Being able to force-close listeners with intentionally untrusted connections leaves the Vault API vulnerable to a denial-of-service (DoS) attacks, which could cause the API to become unavailable on that node.
The vulnerability is addressed in Vault 1.15.12+ent, 1.16.6+ent, 1.17.2, 1.17.2+ent and later.
Workaround
Do not configure a proxy_protocol_behavior
with the deny_unauthorized
value.
Deleting an entity-aliases does not remove it from the in-memory database on standby nodes
Affected versions
Vault Community Edition
- 1.16.3
- 1.17.0 - 1.17.2
Enterprise
- 1.16.3+ent - 1.16.6+ent
- 1.17.0+ent - 1.17.2+ent
Issue
Entity-aliases deleted from Vault are not removed from the in-memory database on standby nodes within a cluster. As a result, API requests to create a new entity-alias with the same mount accessor and name sent to a standby node will fail.
This bug is fixed in Vault 1.16.7+ent, 1.17.3, 1.17.3+ent and later.
Duplicate identity groups created when concurrent requests sent to the primary and PR secondary cluster
Affected versions
- All Enterprise versions from 0.7.0 up
Issue
Duplicate identity groups are groups that have the same name, and should not be possible in vault. However, there is a race condition in which duplicate groups are possible. If more than 1 create group request is sent at the same time to a Primary Cluster and the PR secondary cluster, it can result in group duplicates.
Workaround
All create group requests should be sent to the primary cluster.

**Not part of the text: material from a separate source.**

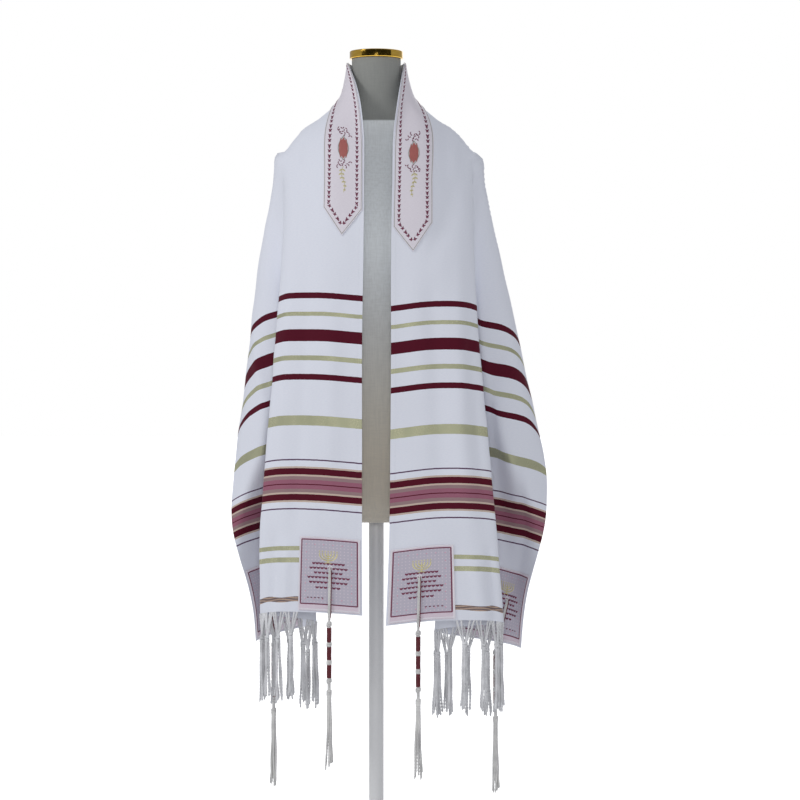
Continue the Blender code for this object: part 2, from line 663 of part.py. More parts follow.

Manual entity merges sent to a PR secondary cluster are not persisted to storage
Affected versions
- Vault Enterprise v0.7.0+
Issue
If you send a manual entity merge to a PR secondary cluster, the change is temporarily reflected on the active node of the PR secondary cluster, but Vault does not save the change to persistent storage.
Workaround
Always send manual entity merge requests to the primary cluster.